### Your instructions
Emit the exact text of every line from the line with "imported = [obj" to the line with "FOLD_REACH = 7 * MM", both ends included. No other output is expected.

[Raw records]
## Begin

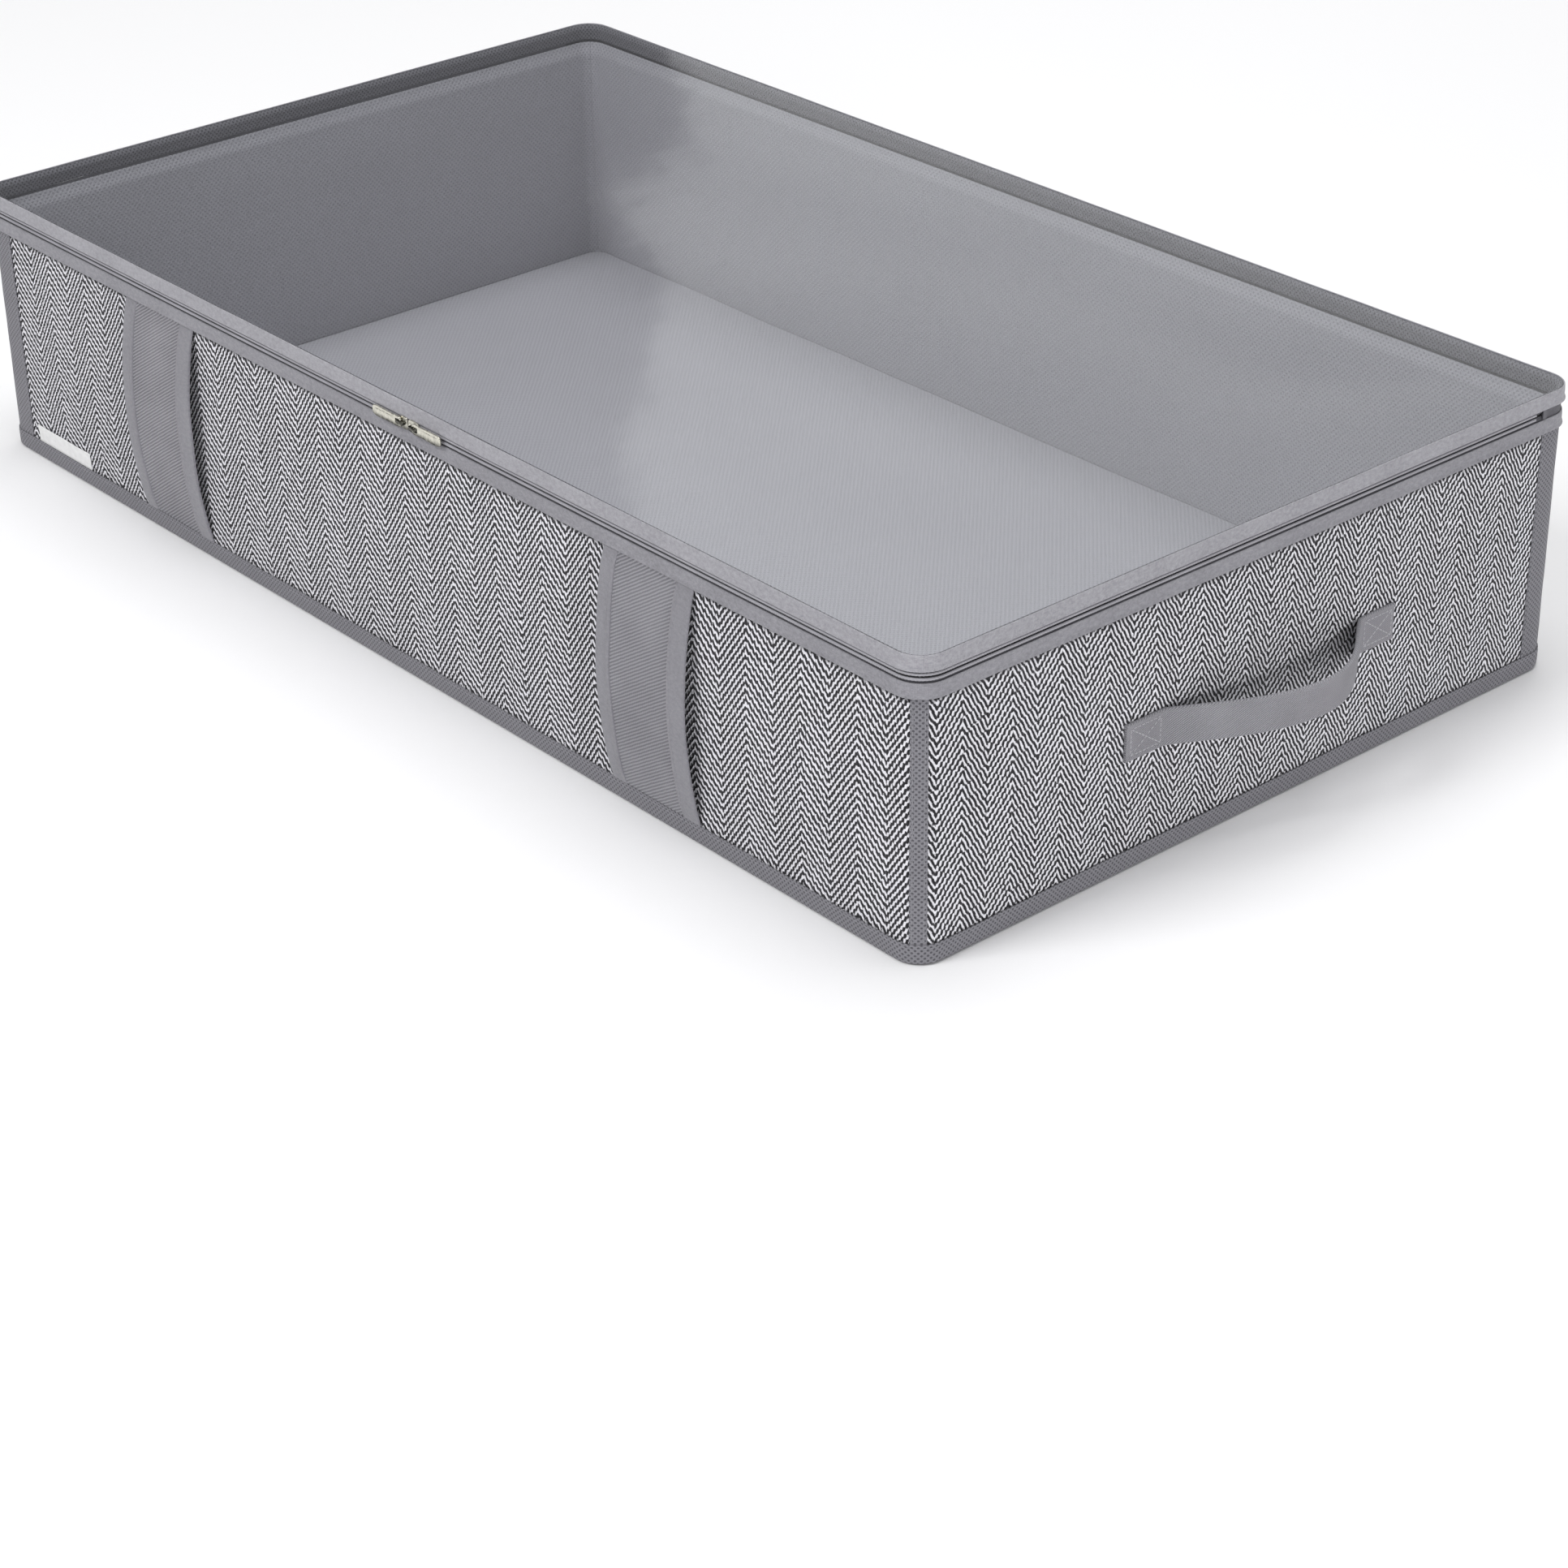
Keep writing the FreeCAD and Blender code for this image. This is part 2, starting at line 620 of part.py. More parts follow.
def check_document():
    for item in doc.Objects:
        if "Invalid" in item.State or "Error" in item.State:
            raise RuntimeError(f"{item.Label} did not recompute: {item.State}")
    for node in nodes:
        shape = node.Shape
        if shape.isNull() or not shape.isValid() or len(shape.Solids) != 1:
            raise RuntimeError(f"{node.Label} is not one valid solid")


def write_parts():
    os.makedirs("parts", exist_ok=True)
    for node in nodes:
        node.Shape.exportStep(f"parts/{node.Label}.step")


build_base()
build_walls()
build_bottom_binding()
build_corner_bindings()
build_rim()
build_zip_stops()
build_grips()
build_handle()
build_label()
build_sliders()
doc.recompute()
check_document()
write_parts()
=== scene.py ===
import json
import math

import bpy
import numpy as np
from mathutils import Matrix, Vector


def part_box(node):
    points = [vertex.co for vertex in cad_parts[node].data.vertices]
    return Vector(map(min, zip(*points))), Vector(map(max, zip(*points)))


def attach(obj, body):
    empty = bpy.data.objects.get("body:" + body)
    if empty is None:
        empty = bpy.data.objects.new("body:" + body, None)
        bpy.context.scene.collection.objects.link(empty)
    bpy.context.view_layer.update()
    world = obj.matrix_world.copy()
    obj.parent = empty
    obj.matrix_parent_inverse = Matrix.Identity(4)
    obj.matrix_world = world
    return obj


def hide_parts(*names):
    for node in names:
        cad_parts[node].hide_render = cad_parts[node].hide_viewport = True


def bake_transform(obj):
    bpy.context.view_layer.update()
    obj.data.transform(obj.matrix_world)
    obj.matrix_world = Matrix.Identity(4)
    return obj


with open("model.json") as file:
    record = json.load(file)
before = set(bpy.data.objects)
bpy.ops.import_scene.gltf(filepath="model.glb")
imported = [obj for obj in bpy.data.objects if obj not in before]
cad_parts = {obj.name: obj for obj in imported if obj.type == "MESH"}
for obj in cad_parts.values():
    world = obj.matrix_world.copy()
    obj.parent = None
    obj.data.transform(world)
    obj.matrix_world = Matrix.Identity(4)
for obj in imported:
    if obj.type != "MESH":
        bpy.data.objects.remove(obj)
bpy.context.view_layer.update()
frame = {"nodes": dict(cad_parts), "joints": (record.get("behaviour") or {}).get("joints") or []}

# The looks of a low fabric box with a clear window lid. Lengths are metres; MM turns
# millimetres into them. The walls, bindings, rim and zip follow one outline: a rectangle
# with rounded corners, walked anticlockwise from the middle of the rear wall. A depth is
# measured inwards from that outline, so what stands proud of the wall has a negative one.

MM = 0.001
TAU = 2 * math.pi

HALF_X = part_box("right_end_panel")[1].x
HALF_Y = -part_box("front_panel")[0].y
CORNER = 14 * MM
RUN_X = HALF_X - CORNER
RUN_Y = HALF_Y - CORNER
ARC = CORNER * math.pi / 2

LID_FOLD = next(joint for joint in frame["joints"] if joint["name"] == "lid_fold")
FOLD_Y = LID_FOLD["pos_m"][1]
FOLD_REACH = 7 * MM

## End
## Begin

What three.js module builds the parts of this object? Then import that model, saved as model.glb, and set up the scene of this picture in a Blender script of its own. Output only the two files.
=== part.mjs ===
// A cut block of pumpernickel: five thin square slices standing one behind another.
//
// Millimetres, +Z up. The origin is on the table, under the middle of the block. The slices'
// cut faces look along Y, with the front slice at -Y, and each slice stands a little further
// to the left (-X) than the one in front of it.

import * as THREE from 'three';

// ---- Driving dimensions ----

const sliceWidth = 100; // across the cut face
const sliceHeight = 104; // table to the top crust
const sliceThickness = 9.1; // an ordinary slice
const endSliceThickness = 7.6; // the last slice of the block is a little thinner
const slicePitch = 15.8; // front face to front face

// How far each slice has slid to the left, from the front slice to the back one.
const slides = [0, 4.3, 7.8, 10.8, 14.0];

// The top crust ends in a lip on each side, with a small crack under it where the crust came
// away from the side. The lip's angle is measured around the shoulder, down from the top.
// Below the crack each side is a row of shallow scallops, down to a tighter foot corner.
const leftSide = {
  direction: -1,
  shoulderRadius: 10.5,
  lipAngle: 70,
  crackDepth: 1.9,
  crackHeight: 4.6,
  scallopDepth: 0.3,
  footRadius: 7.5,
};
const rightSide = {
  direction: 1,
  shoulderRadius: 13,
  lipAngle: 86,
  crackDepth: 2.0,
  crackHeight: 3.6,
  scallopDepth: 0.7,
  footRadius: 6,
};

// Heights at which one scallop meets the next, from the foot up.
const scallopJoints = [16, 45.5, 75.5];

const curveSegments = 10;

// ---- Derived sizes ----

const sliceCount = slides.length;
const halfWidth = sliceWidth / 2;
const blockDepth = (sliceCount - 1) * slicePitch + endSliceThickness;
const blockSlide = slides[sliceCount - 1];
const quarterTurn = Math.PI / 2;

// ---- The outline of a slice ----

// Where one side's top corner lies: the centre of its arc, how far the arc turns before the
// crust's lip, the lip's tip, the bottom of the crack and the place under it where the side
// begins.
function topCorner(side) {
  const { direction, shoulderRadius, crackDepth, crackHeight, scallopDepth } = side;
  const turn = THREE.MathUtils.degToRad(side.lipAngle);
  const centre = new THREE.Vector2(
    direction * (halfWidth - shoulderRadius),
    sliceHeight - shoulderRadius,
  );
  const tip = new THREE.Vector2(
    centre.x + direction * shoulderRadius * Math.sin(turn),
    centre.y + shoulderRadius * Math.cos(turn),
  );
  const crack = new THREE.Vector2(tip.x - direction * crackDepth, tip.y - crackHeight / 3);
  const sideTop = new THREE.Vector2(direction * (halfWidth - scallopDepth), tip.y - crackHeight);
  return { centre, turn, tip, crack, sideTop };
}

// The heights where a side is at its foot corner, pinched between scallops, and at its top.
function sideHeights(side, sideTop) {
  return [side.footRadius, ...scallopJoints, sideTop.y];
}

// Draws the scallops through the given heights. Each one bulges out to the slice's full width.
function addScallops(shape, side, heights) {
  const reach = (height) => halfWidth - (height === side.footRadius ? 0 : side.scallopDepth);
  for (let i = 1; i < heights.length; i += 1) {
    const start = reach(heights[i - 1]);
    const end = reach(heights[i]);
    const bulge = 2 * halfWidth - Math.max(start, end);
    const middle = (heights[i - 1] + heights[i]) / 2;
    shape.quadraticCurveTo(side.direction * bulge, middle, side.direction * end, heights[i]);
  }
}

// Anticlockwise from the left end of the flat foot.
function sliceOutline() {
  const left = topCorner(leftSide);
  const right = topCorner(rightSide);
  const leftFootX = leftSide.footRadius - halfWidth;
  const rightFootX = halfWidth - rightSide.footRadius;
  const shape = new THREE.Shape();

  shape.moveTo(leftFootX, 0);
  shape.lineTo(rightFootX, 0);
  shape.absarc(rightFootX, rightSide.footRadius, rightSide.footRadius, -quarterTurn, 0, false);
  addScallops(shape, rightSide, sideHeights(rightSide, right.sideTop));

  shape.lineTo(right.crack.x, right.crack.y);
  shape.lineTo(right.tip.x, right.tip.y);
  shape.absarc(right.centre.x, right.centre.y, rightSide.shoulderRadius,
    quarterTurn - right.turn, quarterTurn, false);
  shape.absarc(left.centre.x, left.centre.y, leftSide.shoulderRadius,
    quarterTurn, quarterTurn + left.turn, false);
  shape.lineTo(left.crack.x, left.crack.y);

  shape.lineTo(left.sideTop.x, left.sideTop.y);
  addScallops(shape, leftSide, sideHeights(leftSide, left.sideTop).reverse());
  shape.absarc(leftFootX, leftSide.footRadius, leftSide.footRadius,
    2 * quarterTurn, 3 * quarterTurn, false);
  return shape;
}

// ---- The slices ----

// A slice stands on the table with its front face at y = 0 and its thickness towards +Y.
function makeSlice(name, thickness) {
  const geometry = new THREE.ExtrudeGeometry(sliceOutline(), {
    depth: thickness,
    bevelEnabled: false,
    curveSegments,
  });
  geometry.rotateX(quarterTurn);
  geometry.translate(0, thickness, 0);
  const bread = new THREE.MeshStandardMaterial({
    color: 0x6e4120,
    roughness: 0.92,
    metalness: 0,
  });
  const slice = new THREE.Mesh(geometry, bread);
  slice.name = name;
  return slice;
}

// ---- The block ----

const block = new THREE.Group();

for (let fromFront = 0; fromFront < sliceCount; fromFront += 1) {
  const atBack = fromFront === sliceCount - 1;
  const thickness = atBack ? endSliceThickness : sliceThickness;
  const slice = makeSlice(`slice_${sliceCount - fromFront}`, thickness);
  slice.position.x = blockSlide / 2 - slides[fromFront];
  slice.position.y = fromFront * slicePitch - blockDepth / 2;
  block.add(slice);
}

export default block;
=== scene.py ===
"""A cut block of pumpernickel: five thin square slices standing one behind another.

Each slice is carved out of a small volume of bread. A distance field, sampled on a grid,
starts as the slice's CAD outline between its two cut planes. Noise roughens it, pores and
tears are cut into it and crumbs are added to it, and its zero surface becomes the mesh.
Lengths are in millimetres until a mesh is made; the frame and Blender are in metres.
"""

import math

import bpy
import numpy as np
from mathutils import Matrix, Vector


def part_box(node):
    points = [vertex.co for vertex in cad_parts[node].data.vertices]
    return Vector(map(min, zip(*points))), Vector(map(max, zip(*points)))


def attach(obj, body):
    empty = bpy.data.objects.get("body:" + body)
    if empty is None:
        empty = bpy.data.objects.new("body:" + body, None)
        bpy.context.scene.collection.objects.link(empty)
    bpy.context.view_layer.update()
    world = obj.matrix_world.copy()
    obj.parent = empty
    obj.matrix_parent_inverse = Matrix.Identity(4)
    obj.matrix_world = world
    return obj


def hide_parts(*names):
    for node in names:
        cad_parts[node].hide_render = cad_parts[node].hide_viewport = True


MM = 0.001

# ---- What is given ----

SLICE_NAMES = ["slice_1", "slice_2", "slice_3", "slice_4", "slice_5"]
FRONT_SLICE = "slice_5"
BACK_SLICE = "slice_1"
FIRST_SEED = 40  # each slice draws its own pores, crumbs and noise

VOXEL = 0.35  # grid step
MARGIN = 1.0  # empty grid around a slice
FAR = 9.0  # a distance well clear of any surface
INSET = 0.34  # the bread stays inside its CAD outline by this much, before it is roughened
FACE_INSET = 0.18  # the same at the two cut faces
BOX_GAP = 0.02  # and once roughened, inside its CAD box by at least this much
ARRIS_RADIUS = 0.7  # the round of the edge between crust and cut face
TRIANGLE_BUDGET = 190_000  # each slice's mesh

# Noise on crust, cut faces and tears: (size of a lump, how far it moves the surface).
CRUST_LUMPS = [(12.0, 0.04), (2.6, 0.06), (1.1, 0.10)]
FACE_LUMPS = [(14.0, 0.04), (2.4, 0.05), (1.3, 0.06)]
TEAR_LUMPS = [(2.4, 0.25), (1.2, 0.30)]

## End
## Begin

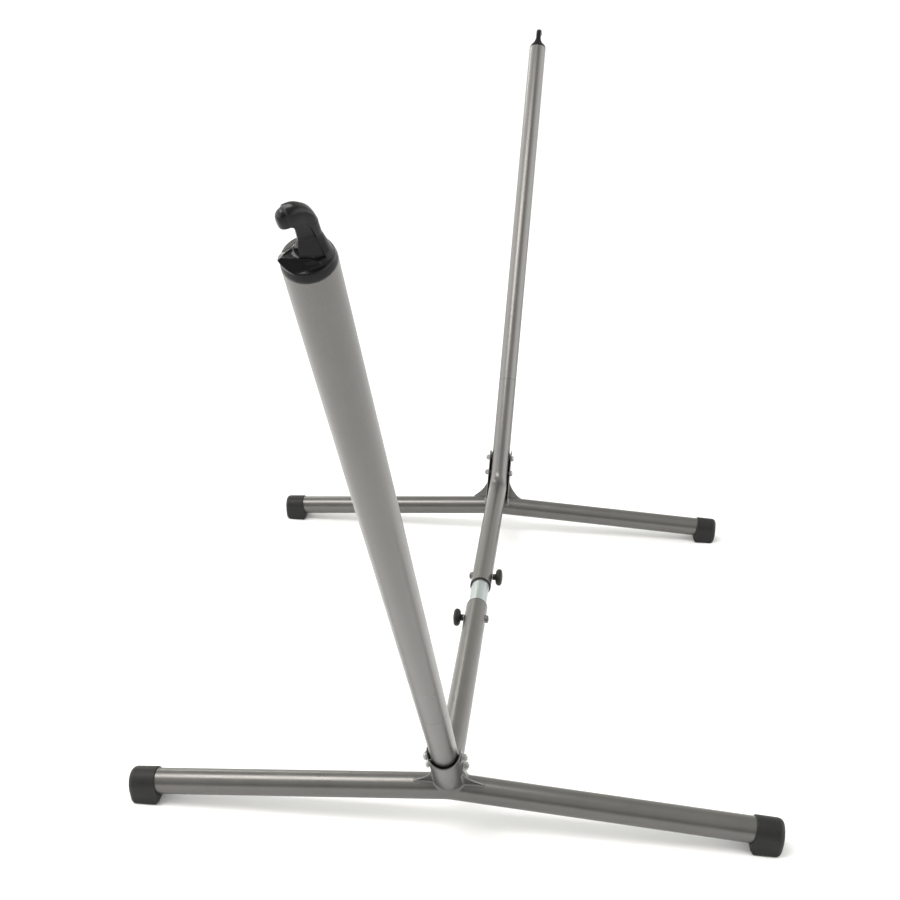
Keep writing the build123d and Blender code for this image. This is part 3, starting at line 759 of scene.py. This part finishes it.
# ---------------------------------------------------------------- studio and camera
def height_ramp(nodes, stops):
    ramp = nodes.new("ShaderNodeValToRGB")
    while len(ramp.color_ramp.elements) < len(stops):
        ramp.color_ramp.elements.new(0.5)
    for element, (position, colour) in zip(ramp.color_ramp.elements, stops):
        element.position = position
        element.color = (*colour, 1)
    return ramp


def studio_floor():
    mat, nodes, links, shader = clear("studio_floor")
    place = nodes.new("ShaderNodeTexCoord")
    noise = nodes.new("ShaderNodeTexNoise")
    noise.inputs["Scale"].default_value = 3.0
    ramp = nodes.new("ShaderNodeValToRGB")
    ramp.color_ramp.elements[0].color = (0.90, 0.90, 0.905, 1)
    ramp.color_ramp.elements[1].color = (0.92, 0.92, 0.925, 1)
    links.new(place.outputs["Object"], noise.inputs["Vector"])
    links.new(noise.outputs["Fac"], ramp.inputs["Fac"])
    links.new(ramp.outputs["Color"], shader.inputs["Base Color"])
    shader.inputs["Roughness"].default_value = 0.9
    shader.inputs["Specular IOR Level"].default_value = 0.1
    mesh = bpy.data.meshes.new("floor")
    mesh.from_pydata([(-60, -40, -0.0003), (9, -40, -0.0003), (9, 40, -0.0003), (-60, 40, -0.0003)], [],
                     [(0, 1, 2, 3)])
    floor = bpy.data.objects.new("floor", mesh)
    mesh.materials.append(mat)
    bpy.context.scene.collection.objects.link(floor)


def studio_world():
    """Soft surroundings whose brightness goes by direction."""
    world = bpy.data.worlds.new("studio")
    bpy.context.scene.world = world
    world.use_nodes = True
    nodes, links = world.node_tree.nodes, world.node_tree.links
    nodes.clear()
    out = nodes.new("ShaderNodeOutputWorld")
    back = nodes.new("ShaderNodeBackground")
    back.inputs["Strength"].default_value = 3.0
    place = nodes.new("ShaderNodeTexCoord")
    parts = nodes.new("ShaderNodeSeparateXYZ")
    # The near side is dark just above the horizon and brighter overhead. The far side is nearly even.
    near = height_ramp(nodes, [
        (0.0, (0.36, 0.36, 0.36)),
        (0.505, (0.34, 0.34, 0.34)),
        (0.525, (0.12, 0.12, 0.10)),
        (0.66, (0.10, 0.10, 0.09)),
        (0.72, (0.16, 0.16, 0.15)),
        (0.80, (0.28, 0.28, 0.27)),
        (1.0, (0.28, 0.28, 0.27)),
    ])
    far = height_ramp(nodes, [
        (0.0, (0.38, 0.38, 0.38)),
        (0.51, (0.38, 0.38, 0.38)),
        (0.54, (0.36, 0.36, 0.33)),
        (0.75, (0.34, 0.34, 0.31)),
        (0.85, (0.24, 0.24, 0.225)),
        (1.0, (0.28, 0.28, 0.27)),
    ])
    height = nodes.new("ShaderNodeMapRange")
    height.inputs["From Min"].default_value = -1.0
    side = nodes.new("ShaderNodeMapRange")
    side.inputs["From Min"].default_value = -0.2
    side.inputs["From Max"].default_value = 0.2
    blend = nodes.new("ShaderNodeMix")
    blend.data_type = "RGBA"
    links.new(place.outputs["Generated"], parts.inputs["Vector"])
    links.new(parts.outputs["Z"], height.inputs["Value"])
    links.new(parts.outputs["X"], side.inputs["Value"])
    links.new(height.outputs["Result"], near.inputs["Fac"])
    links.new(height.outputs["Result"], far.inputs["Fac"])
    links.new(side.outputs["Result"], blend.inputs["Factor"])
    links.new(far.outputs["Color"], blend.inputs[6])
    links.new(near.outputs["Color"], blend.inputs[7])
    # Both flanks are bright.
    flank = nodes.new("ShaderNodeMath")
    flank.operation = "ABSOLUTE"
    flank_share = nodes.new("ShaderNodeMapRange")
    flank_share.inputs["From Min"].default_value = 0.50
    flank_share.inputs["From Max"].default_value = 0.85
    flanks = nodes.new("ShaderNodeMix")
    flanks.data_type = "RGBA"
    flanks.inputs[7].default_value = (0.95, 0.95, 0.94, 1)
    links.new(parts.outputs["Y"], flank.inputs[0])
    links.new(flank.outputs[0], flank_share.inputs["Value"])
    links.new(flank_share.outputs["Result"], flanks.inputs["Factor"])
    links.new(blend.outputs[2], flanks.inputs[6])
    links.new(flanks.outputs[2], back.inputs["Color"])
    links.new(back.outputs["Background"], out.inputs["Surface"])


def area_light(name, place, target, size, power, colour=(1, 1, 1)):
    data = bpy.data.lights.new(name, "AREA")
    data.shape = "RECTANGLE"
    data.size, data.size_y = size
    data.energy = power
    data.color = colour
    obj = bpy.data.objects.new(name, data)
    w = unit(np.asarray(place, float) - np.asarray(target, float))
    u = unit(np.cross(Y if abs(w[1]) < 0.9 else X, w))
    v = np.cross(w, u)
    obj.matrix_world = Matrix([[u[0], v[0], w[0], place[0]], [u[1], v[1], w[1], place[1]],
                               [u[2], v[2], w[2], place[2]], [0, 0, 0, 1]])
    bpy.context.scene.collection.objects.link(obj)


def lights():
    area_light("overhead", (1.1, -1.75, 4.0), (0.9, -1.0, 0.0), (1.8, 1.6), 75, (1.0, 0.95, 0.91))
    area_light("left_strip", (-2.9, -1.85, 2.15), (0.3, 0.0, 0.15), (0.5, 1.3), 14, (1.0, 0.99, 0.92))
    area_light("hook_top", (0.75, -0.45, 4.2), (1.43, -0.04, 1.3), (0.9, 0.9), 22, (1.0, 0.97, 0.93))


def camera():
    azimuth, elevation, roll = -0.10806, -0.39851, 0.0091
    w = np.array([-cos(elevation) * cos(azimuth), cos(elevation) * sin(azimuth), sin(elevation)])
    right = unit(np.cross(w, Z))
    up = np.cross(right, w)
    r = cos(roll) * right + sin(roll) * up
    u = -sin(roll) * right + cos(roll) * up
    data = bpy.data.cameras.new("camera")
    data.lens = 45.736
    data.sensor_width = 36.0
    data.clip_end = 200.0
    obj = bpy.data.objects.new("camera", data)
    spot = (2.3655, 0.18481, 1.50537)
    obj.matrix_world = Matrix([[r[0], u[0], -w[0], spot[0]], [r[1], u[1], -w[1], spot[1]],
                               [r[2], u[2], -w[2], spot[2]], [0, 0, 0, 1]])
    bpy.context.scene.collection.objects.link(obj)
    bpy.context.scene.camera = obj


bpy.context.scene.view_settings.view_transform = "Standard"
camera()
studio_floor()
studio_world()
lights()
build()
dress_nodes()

## End

### Reply
imported = [obj for obj in bpy.data.objects if obj not in before]
cad_parts = {obj.name: obj for obj in imported if obj.type == "MESH"}
for obj in cad_parts.values():
    world = obj.matrix_world.copy()
    obj.parent = None
    obj.data.transform(world)
    obj.matrix_world = Matrix.Identity(4)
for obj in imported:
    if obj.type != "MESH":
        bpy.data.objects.remove(obj)
bpy.context.view_layer.update()
frame = {"nodes": dict(cad_parts), "joints": (record.get("behaviour") or {}).get("joints") or []}

# The looks of a low fabric box with a clear window lid. Lengths are metres; MM turns
# millimetres into them. The walls, bindings, rim and zip follow one outline: a rectangle
# with rounded corners, walked anticlockwise from the middle of the rear wall. A depth is
# measured inwards from that outline, so what stands proud of the wall has a negative one.

MM = 0.001
TAU = 2 * math.pi

HALF_X = part_box("right_end_panel")[1].x
HALF_Y = -part_box("front_panel")[0].y
CORNER = 14 * MM
RUN_X = HALF_X - CORNER
RUN_Y = HALF_Y - CORNER
ARC = CORNER * math.pi / 2

LID_FOLD = next(joint for joint in frame["joints"] if joint["name"] == "lid_fold")
FOLD_Y = LID_FOLD["pos_m"][1]
FOLD_REACH = 7 * MM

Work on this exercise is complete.